Most would agree, I think, that John’s brother Paul was the real hero of A River Runs Through It. Certainly, Norman Mclean grew to revere his father, even as growing up under his stern, Presbyterian guidance inspired some rebellion. But, the love for Paul felt by both Norman and his father was unabashed. This love, and resulting regret by both at not being able to change that course in the family’s history, is repeated throughout Home Waters. Two photos – one a portrait, the other a shot of Paul fishing mid-stream – are included in the small collection of photos provided. Paul’s conflicted character – smart, articulate, yet craving danger – seems reflected in the eyes. Home Waters actually strives to uncover the truth behind what was probably Paul’s murder. Not wanting to spoil it for the reader I will only tell you that, contrary to the movie, John’s death does not occur in Missoula.

As was A River…, Home Waters is built around fly-fishing, but more loosely so. John reflects on fishing with his father, and related shared experiences, on the waters near the family cabin on Seely Lake. The book opens with a battle between the author and a very large rainbow trout on the Blackfoot. It is plain that it may be the fish of a lifetime if he can only land it…then, the book continues on until, near the end, the description of the battle resumes. Like other parallels between the two stories, this battle is akin to the one that brother Paul fights with another huge fish on the same river, on the last fishing trip the brothers, with their father, enjoyed together.

There are differences, especially in writing style. Norman Mclean was a professor of English literature at the University of Chicago who especially loved Shakespeare and appreciated creative fiction. John, the son, was a young firefighter with the U.S. Forrest Service before moving into a career in newspaper journalism, where reporting fact and brief, factual analysis trump story-telling creativity. Thus, while the kind of creative, humorous narrative found in the description of the drunken misadventures of bad-cousin Neale in A River… will not be found in Home Waters, John proves to be enough of a factual story-teller to make for good reading.

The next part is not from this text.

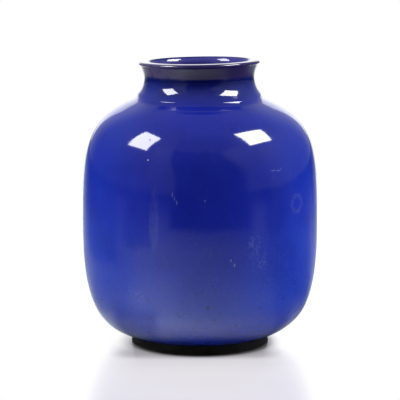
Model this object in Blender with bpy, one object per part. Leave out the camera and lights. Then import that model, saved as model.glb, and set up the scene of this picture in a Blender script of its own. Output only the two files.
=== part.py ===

I have, in writing this review, made repeated comparison between both books. As I wrote this, I found it simply impossible to avoid doing so. In some ways, John Maclean does continue and elaborate on his father’s work. While Home Waters moves into other areas not touched on by Norman (it fills 240+ pages, compared to 104 in A River.), it always returns to the family chronicle.
The final return is in the closing. It, to me, is almost eerie in its resemblance to the last paragraph of A River…, sharing its haunting, echoing tone. At first, I thought this to be somewhat cheap imitation but, upon reflection, realized that John could not have ended his book any other way.

When we are able to meet again, and that day will come, Home Waters will be made available for lending by the Spokane Fly Fishers Library.